Channel drains are floor-based drains with a thin channel and a grating system placed on the top. They are a specific type of drainage system that prevents pooling of water. Also known as trench drains, drainage channels, or linear channels, this type of drainage provides efficient management of surface water.
Channel drains are particularly effective on non-porous surfaces, and for managing heavy downpours and spillages. You will often find channel drains in car parks, driveways, and other paved or concrete surfaces. They are used for both commercial and residential applications.
Materials used in channel drains
Understanding the materials used in channel drains and grate systems can help you determine the type of channel drain system required for your needs.
Plastic channel drains
Plastic or polypropylene is commonly used in channel drains as the material is lightweight, durable, and economical, making them easy to transport and install. Plastic channels drains are sturdy and resistant to chemicals and is a good choice for residential areas such as gardens, driveways, and landscaping projects.
Concrete channel drains
Concrete channel drains have a higher resistance to chemicals and are stronger, thus offering better structural rigidity.
Various manufacturers have their own reinforced mixed material concrete channel drains, such as those made from polymer concrete.
Polymer concrete is produced from mixing mineral aggregates with a resin binding agent. It has excellent thermal properties, offers good corrosion resistance, and has high structural rigidity, suitable for commercial and urban environments. These drains can also be used in a variety of pavement types, such as concrete, asphalt, and brick pavers.
Glass reinforce concrete (GRC) is another type of mixed concrete that includes fine aggregates, water, alkali resistant glass fibres, and other chemicals. This materially is not commonly used in channel drain systems. Although stronger than regular concrete, GRC is a porous material and not ideal for drainage. Although, sometimes it is used in the manufacture of precast pits.
The material used in the grating needs to be strong with a higher tensile strength to withstand direct load. Channel gratings are made from a range of materials, such as plastic, cast iron, ductile iron, stainless steel, galvanised steel, and aluminium. You may also find decorative and coloured gratings to match and blend with the environment.
Channel drain load classes
Channel drains can be exposed to various types of traffic, from pedestrians and cars to heavy traffic, such as forklifts and trucks, airplanes, and other vehicles. Consideration needs to be given to the weight bearing requirements and the intended use when deciding about channel drains.
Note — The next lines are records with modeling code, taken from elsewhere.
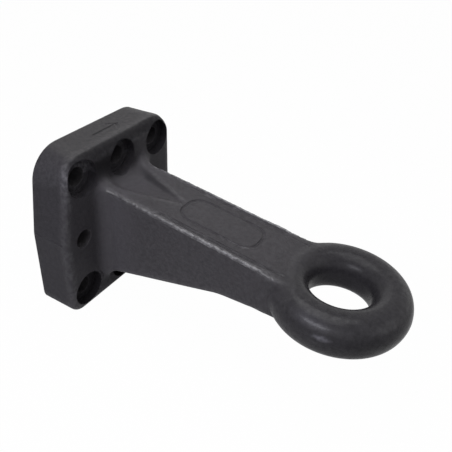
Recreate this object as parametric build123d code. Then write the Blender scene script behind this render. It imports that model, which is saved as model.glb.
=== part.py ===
from build123d import *
import math
import os

# Bolt-on towing eye: one drop forging, in millimetres. +X runs from the drawbar to the eye and +Z is up.
# The origin is the middle of the bolt pattern, on the machined back face of the flange.

# Flange: six-sided outline, whose sides stand out furthest at the parting line of the forging dies
FLANGE_THICKNESS = 37.5
FLANGE_HEIGHT = 160.5
FLANGE_TOP_WIDTH = 139.5
FLANGE_BOTTOM_WIDTH = 143.5
PARTING_Z = 2.5
PARTING_BULGE = 5.8
TOP_CORNER_BACK_R = 27.5
TOP_CORNER_FRONT_R = 20.0
PARTING_CORNER_R = 6.0
BOTTOM_CORNER_R = 13.0
FRONT_EDGE_R = 4.5

# Bolt holes: three along the top, three along the bottom, one at mid height on each side.
# A forged trough in the arm's top leaves room for the spanner in front of the middle one.
BOLT_CLEARANCE_D = 17.5
HEAD_RECESS_D = 34.5
HEAD_RECESS_DEPTH = 8.0
SPOTFACE_D = 46.0
SPOTFACE_DEPTH = 0.6
SPOTFACE_REACH = 16.0
TROUGH_FLOOR_WIDTH = 36.0
TROUGH_END_X = 106.0
SIDE_HOLE_CHAMFER = 1.2
ROW_SPACING = 118.6
COLUMN_SPACING = 103.8
SIDE_HOLE_SPACING = 109.0

# Eye: ring of oval section, its middle plane a little above the middle of the bolt pattern.
# Its narrowest place is a short straight land, left where the web in the hole was punched out.
EYE_X = 257.0
EYE_Z = 8.8
EYE_HOLE_D = 50.0
EYE_LAND_LENGTH = 8.0
RING_SECTION_WIDTH = 33.5
RING_SECTION_HEIGHT = 38.0

# Arm: flat top that slopes to the ring, drafted sides, and an underside that rises in two slopes to
# a heel below the ring, then runs up into the ring's underside
ARM_TOP_WIDTH = 62.6
ARM_DRAFT = 2.1
ARM_TOP_Z_AT_FLANGE = 43.3
ARM_TOP_SINK_AT_EYE = 1.4
ARM_BOTTOM_Z_AT_FLANGE = -53.8
ARM_KNEE_X = 161.0
ARM_KNEE_Z = -19.8
ARM_KNEE_R = 40.0
HEEL_FROM_EYE = 51.0
HEEL_DROP = 5.0
HEEL_R = 8.0
ARM_BOTTOM_SINK_AT_EYE = 0.6
ARM_TOP_EDGE_R = 2.0
ARM_BOTTOM_EDGE_R = 5.0
ROOT_FILLET_R = 13.0

RING_RADIUS = (EYE_HOLE_D + RING_SECTION_WIDTH) / 2
CROWN_X = EYE_X - RING_RADIUS


def flange_outline():
    """The three corners of the flange's +Y side, from the bottom to the top."""
    low = Vector(FLANGE_BOTTOM_WIDTH / 2, -FLANGE_HEIGHT / 2)
    high = Vector(FLANGE_TOP_WIDTH / 2, FLANGE_HEIGHT / 2)
    straight = low + (high - low) * (PARTING_Z - low.Y) / FLANGE_HEIGHT
    return [(low.X, low.Y), (straight.X + PARTING_BULGE, PARTING_Z), (high.X, high.Y)]


def corner_waste(x, radius):
    """What the rounding of the +Y top corner takes away in the plane at x, up to a point clear of the flange."""
    _, parting, corner = flange_outline()
    rounding = FilletPolyline(parting, corner, (0, corner[1]), radius=radius).edges().filter_by(GeomType.CIRCLE)[0]
    clear = (corner[0] + radius, corner[1] + radius)
    outside = Polyline(rounding @ 0, clear, rounding @ 1)
    return Plane.YZ.offset(x) * make_face([rounding] + list(outside.edges()))


def flange():
    """The bolted flange: its top corners are rounder at the back than at the front."""
    right = flange_outline()
    left = [(-y, z) for y, z in reversed(right)]
    plate = extrude(Plane.YZ * make_face(Polyline(*right, *left, close=True)), FLANGE_THICKNESS)
    lengthwise = plate.edges().filter_by(Axis.X)
    plate = fillet(lengthwise.group_by(Axis.Z)[0], BOTTOM_CORNER_R)
    parting = plate.edges().filter_by(Axis.X).filter_by(lambda edge: abs(edge.center().Z - PARTING_Z) < 1)
    plate = fillet(parting, PARTING_CORNER_R)
    waste = loft([corner_waste(0, TOP_CORNER_BACK_R), corner_waste(FLANGE_THICKNESS, TOP_CORNER_FRONT_R)], ruled=True)
    plate = plate - waste - mirror(waste, Plane.XZ)
    return fillet(plate.faces().sort_by(Axis.X)[-1].edges(), FRONT_EDGE_R)


def ring():
    """The eye: an oval section turned about the upright axis of the hole, cut straight along its land."""
    land_share = EYE_LAND_LENGTH / RING_SECTION_HEIGHT
    oval = Ellipse(RING_SECTION_WIDTH / 2 / math.sqrt(1 - land_share**2), RING_SECTION_HEIGHT / 2)
    punch = Pos(EYE_HOLE_D / 4, 0) * Rectangle(EYE_HOLE_D / 2, RING_SECTION_HEIGHT)
    section = Plane.XZ * (Pos(RING_RADIUS, 0) * oval - punch)
    return Pos(EYE_X, 0, EYE_Z) * Rot(0, 0, 180) * revolve(section, Axis.Z)


def arm_side_view():
    """The arm seen from the side, from inside the flange to the middle of the eye."""
    root_x = FLANGE_THICKNESS / 2
    crown_top = EYE_Z + RING_SECTION_HEIGHT / 2 - ARM_TOP_SINK_AT_EYE
    crown_bottom = EYE_Z - RING_SECTION_HEIGHT / 2 + ARM_BOTTOM_SINK_AT_EYE
    top_slope = (crown_top - ARM_TOP_Z_AT_FLANGE) / (CROWN_X - FLANGE_THICKNESS)
    root_slope = (ARM_KNEE_Z - ARM_BOTTOM_Z_AT_FLANGE) / (ARM_KNEE_X - FLANGE_THICKNESS)
    knee = (ARM_KNEE_X, ARM_KNEE_Z)
    heel = (EYE_X - HEEL_FROM_EYE, EYE_Z - RING_SECTION_HEIGHT / 2 - HEEL_DROP)
    outline = Polyline(
        (root_x, ARM_BOTTOM_Z_AT_FLANGE + root_slope * (root_x - FLANGE_THICKNESS)),
        knee,
        heel,
        (CROWN_X, crown_bottom),
        (EYE_X, crown_bottom),
        (EYE_X, ARM_TOP_Z_AT_FLANGE + top_slope * (EYE_X - FLANGE_THICKNESS)),
        (root_x, ARM_TOP_Z_AT_FLANGE + top_slope * (root_x - FLANGE_THICKNESS)),
        close=True,
    )
    view = make_face(outline)
    view = fillet(view.vertices().sort_by_distance(knee)[0], ARM_KNEE_R)
    return fillet(view.vertices().sort_by_distance(heel)[0], HEEL_R)


def arm_section():
    """The arm's section with drafted sides, drawn downwards from the line of its top face."""
    half_width = ARM_TOP_WIDTH / 2
    depth = ARM_TOP_Z_AT_FLANGE - ARM_BOTTOM_Z_AT_FLANGE + FLANGE_THICKNESS
    lean = depth * math.tan(math.radians(ARM_DRAFT))
    corners = [(-half_width, 0), (half_width, 0), (half_width - lean, -depth), (lean - half_width, -depth)]
    return make_face(Polyline(*corners, close=True))


def lengthwise_edges(blank):
    """The edges that run along the arm, on its slopes too."""
    return blank.edges().filter_by(lambda edge: abs(edge.tangent_at(0.5).X) > math.cos(math.radians(45)))


def arm():
    """The arm before its root is rounded into the flange, cut off along the crown of the ring."""
    view = arm_side_view()
    slab = extrude(Plane.XZ * view, ARM_TOP_WIDTH, both=True)
    top_edge = view.edges().sort_by(lambda edge: edge.center().Y)[-1]
    run = (top_edge @ 0) - (top_edge @ 1)
    along_top = Plane(
        origin=(top_edge.center().X, 0, top_edge.center().Y),
        x_dir=(0, 1, 0),
        z_dir=(abs(run.X), 0, -abs(run.Y)),
    )
    blank = slab & extrude(along_top * arm_section(), EYE_X, both=True)
    blank = fillet(lengthwise_edges(blank).filter_by(lambda edge: edge.center().Z > EYE_Z), ARM_TOP_EDGE_R)
    blank = fillet(lengthwise_edges(blank).filter_by(lambda edge: edge.center().Z < 0), ARM_BOTTOM_EDGE_R)
    return blank - Pos(EYE_X, 0, EYE_Z) * Cylinder(RING_RADIUS, FLANGE_HEIGHT)


def bolt_axis(y, z):
    """The axis of one bolt, at the flange's front face and looking along +X."""
    return Plane.YZ * Pos(y, z, FLANGE_THICKNESS)


def bottom_cylinder(radius, height):
    """A cylinder that stands on its own origin."""
    return Cylinder(radius, height, align=(Align.CENTER, Align.CENTER, Align.MIN))


def clearance_hole():
    """The hole for a bolt's shank, all the way through the flange."""
    return Pos(0, 0, -FLANGE_THICKNESS / 2) * Cylinder(BOLT_CLEARANCE_D / 2, 2 * FLANGE_THICKNESS)


def recessed_hole(y, z, reach):
    """A bolt hole with the recess for its head and the room that a socket spanner needs in front."""
    recess = Pos(0, 0, -HEAD_RECESS_DEPTH) * bottom_cylinder(HEAD_RECESS_D / 2, HEAD_RECESS_DEPTH + reach)
    spanner_room = Pos(0, 0, -SPOTFACE_DEPTH) * bottom_cylinder(SPOTFACE_D / 2, SPOTFACE_DEPTH + reach)
    return bolt_axis(y, z) * (clearance_hole() + recess + spanner_room)


def trough_section(x, floor_width):
    """The trough across the arm at x: a flat floor level with the bottom of the spot face, and sloping sides."""
    floor_z = ROW_SPACING / 2 - SPOTFACE_D / 2
    rise = SPOTFACE_D / 2
    low = floor_width / 2
    corners = [(-low, floor_z), (low, floor_z), (low + rise, floor_z + rise), (-low - rise, floor_z + rise)]
    return Plane.YZ.offset(x) * make_face(Polyline(*corners, close=True))


def trough():
    """What is taken out of the arm's top, narrowing away from the flange."""
    start = FLANGE_THICKNESS - SPOTFACE_DEPTH
    return loft([trough_section(start, TROUGH_FLOOR_WIDTH), trough_section(TROUGH_END_X, 1.0)], ruled=True)


def side_hole(y):
    """A plain bolt hole at mid height, with its front edge broken."""
    hole_r = BOLT_CLEARANCE_D / 2
    edge_break = Pos(0, 0, -SIDE_HOLE_CHAMFER / 2) * Cone(hole_r, hole_r + SIDE_HOLE_CHAMFER, SIDE_HOLE_CHAMFER)
    return bolt_axis(y, 0) * (clearance_hole() + edge_break)


def forging():
    """Flange, arm and ring as one blank, with rounded corners where the arm leaves the flange."""
    blank = flange() + arm()
    root = blank.edges().filter_by_position(Axis.X, FLANGE_THICKNESS - 0.01, FLANGE_THICKNESS + 0.01)
    root = root.filter_by(lambda edge: abs(edge.center().Y) < ARM_TOP_WIDTH / 2 + 1)
    root = root.filter_by(lambda edge: abs(edge.center().Z) < FLANGE_HEIGHT / 2 - ROOT_FILLET_R)
    return fillet(root, ROOT_FILLET_R) + ring()


def towing_eye():
    """The finished forging with its bolt holes."""
    body = forging() - trough()
    for y in (-COLUMN_SPACING / 2, 0, COLUMN_SPACING / 2):
        body -= recessed_hole(y, ROW_SPACING / 2, SPOTFACE_REACH)
        body -= recessed_hole(y, -ROW_SPACING / 2, EYE_X)
    for y in (-SIDE_HOLE_SPACING / 2, SIDE_HOLE_SPACING / 2):
        body -= side_hole(y)
    return body


os.makedirs("parts", exist_ok=True)
export_step(towing_eye(), "parts/towing_eye.step")
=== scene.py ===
import math
import bmesh
import bpy
from mathutils import Matrix, Vector


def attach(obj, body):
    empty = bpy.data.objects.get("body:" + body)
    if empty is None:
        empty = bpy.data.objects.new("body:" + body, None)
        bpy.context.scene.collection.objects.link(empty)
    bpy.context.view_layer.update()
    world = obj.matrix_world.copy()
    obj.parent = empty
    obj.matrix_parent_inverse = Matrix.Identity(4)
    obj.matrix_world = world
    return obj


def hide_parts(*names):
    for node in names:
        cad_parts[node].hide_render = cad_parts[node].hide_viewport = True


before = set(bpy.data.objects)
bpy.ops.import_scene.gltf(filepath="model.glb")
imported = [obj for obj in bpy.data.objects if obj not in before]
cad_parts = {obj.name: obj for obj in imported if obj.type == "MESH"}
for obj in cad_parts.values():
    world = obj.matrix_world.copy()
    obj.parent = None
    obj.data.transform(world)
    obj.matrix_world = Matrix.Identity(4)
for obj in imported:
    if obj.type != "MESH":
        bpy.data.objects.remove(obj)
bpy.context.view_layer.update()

# The camera stands to the right of the arm and above it, a little rolled, so that the arm runs down
# across the picture from the flange to the ring.
view_azimuth = math.radians(63.457)
view_height = math.radians(34.6)
view_roll = math.radians(6.511)
camera_place = (0.3268, -0.3571, 0.3069)
towards_camera = Vector((
    math.cos(view_height) * math.cos(view_azimuth),
    -math.cos(view_height) * math.sin(view_azimuth),
    math.sin(view_height),
))
camera_data = bpy.data.cameras.new("camera")
camera_data.sensor_width = 36.0
camera_data.lens = 45.17
camera_data.clip_end = 20.0
camera = bpy.data.objects.new("camera", camera_data)
bpy.context.collection.objects.link(camera)
turn = towards_camera.to_track_quat("Z", "Y").to_matrix().to_4x4() @ Matrix.Rotation(view_roll, 4, "Z")
camera.matrix_world = Matrix.Translation(camera_place) @ turn
bpy.context.scene.camera = camera


# The flange: a thick six-sided plate of forged steel, widest where the two dies met. The dies rounded
# its corners, more at the back than at the front, and rounded its top front edge the most. The back
# has some steel to spare for milling. All sizes of the forging are in millimetres.
flange_thickness = 37.5
back_allowance = 4.0
front_edge = 4.5
top_front_edge = 9.0


def new_piece(name, vertices, faces):
    """A mesh object from points in millimetres, placed by its own points."""
    mesh = bpy.data.meshes.new(name)
    mesh.from_pydata([Vector(v) * 0.001 for v in vertices], [], faces)
    form = bmesh.new()
    form.from_mesh(mesh)
    bmesh.ops.remove_doubles(form, verts=form.verts, dist=1e-7)
    bmesh.ops.recalc_face_normals(form, faces=form.faces)
    form.to_mesh(mesh)
    form.free()
    piece = bpy.data.objects.new(name, mesh)
    bpy.context.collection.objects.link(piece)
    return piece


def rounded_outline(corners, steps=10, divide=12):
    """Points round a closed outline of (a, b, radius) corners, each corner and each side divided alike."""
    arcs = []
    for i, (a, b, radius) in enumerate(corners):
        here = Vector((a, b))
        before = (Vector(corners[i - 1][:2]) - here).normalized()
        after = (Vector(corners[(i + 1) % len(corners)][:2]) - here).normalized()
        half_angle = before.angle(after) / 2
        centre = here + (before + after).normalized() * radius / math.sin(half_angle)
        start = here + before * radius / math.tan(half_angle) - centre
        end = here + after * radius / math.tan(half_angle) - centre
        sweep = start.angle_signed(end)
        arcs.append([centre + Matrix.Rotation(-sweep * step / steps, 2) @ start for step in range(steps + 1)])
    points = []
    for i, arc in enumerate(arcs):
        points += arc
        onward = arcs[(i + 1) % len(arcs)][0]
        points += [arc[-1].lerp(onward, step / divide) for step in range(1, divide)]
    return points


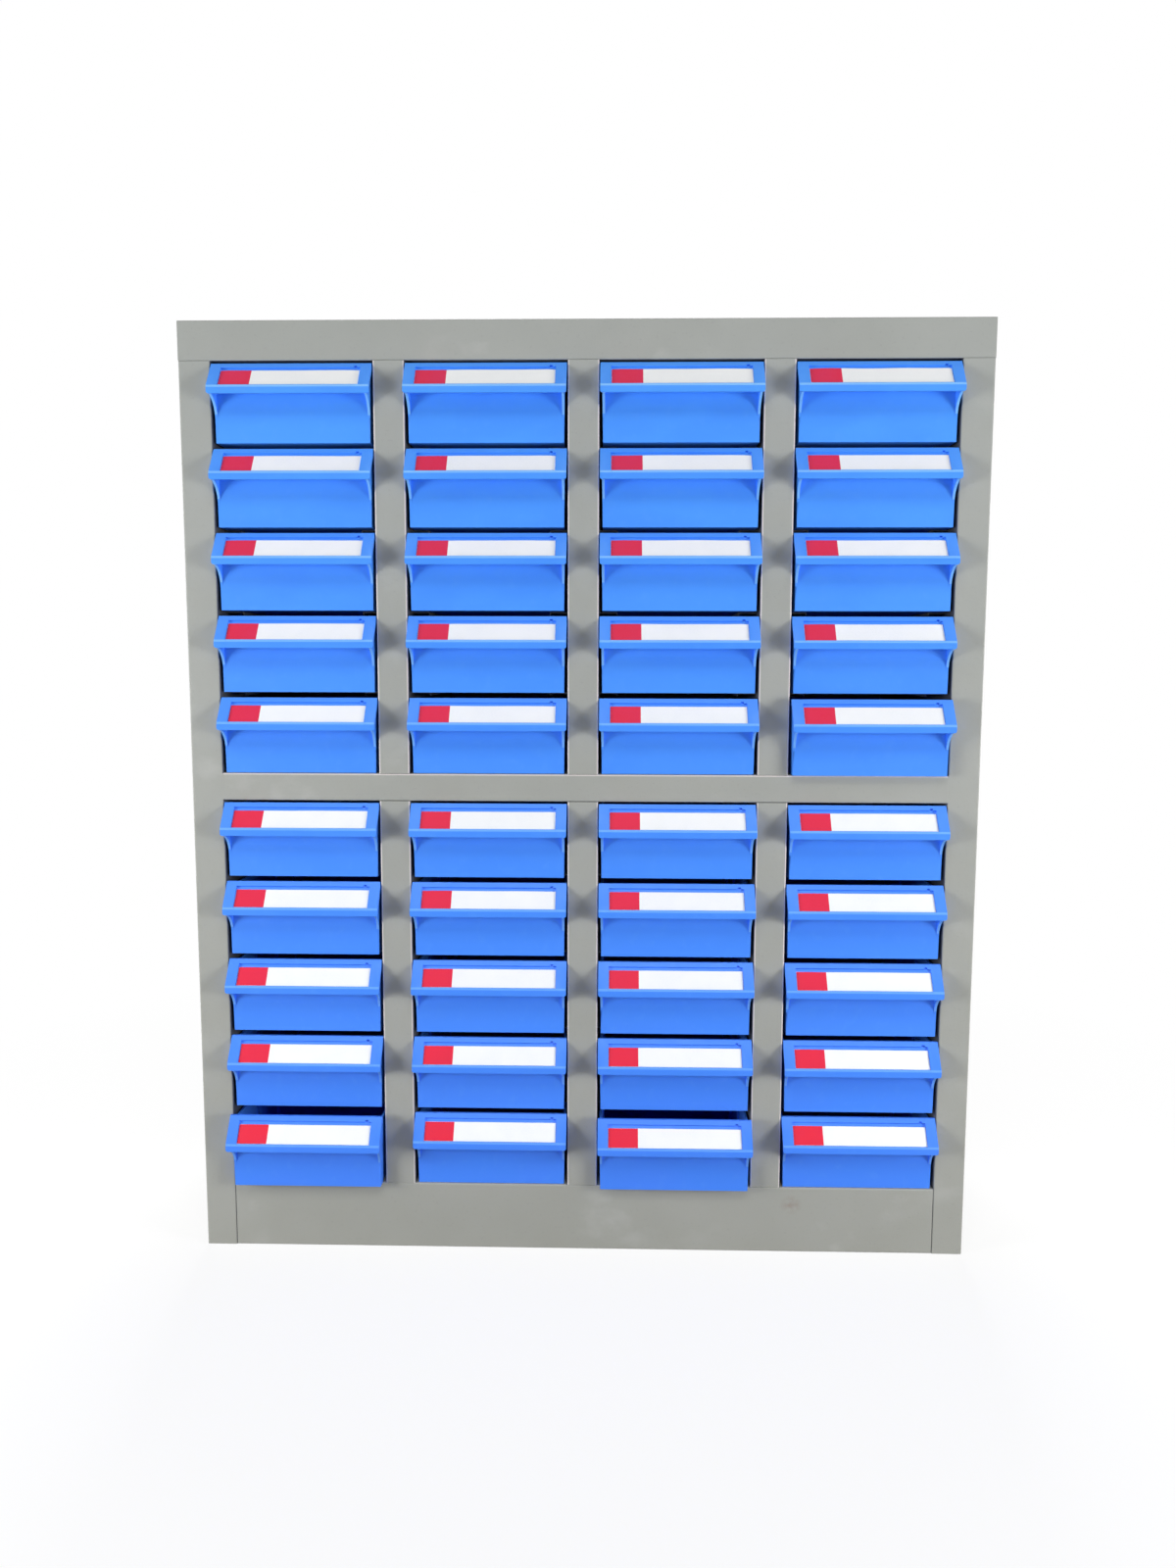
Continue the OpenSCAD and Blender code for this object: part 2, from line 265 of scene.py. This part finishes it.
def powder_coat(name, top, bottom, scuff=0.0):
    """Powder coating with a fine orange peel, dark specks, rubbed patches and a scuff of that strength."""
    graph = Graph(name, Specular_IOR_Level=0.4)
    tone = graph.by_height(bottom, top)
    cloud = graph.remap(graph.noise(14.0, detail=4.0), NOISE_CORE, WHOLE)
    tone = graph.mix(cloud, tone, graph.mix(0.10, tone, COAT_CLOUD))
    specks = graph.remap(graph.noise(420.0, detail=2.0), (0.62, 0.72), (0.0, 0.10))
    tone = graph.mix(specks, tone, COAT_SPECK)
    stretched = graph.stretched((24.0, 24.0, 34.0))
    patches = graph.remap(graph.noise(1.0, detail=5.0, place=stretched), (0.56, 0.70), WHOLE)
    area = graph.remap(graph.noise(7.0), (0.50, 0.62), (0.0, 0.22))
    tone = graph.mix(graph.combine("MULTIPLY", patches, area), tone, COAT_RUBBED)
    if scuff:
        away = graph.add("ShaderNodeVectorMath", {0: graph.place, 1: SCUFF_PLACE}, operation="DISTANCE")
        spot = graph.remap(away.outputs["Value"], (SCUFF_REACH, SCUFF_CORE), (0.0, scuff))
        broken = graph.remap(graph.noise(150.0), NOISE_CORE, WHOLE)
        tone = graph.mix(graph.combine("MULTIPLY", spot, broken), tone, srgb(*SCUFF_SRGB))
    roughness = graph.remap(graph.noise(60.0, detail=4.0), NOISE_SPAN, (0.42, 0.54))
    peel = graph.combine("ADD", graph.noise(900.0, detail=2.0), graph.noise(260.0, detail=1.0))
    return graph.finish(tone, roughness, graph.bump(peel, 0.05 * MM))


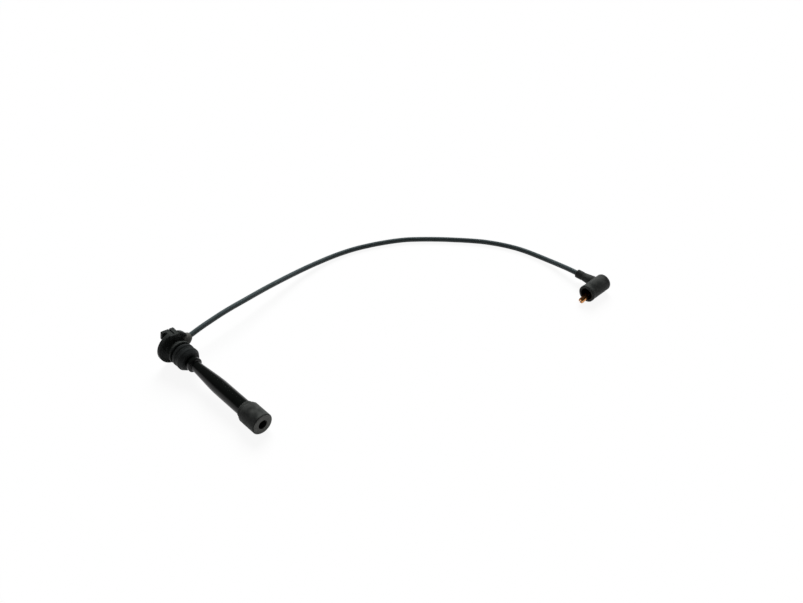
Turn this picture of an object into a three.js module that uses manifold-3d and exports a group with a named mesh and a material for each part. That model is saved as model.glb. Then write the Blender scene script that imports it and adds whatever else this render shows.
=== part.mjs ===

The load bearing capacity of channel drains is classified into six standard categories defined in European Standard BS EN 1433:2002 & BS EN 124:2015, which sets out the performance characteristics required to fulfil the loading requirements for various channel type systems when exposed to specific types of traffic.
The six loading classes are:
- A15 – Pedestrian traffic
- B125 – Car park and parking decks
- C250 – Parking areas and roadside
- D400 – Roadways
- E600 – Industrial
- F900 – Industrial and specific areas
Benefits of channel drains
Channel drains are beneficial for many applications. Below are some benefits of installing channel drains.
- Easy to install
- Reduces soil erosion
- Effective in excess water management
- Easy to maintain
- Useful after heavy rainfall
- Customisable to suit applications
Maintenance of channels drains
Leaves, soil, and other debris can cause blockages in the channel drain, which can affect the flow of water.
Fortunately, channels drains are relatively easy to maintain as the grates are designed to be removed with keys, bolts, or other locking systems.
Once the grate is removed, the debris can be removed by hand or flushed away with water. However, if the blockage is too stubborn, it becomes necessary to call a professional.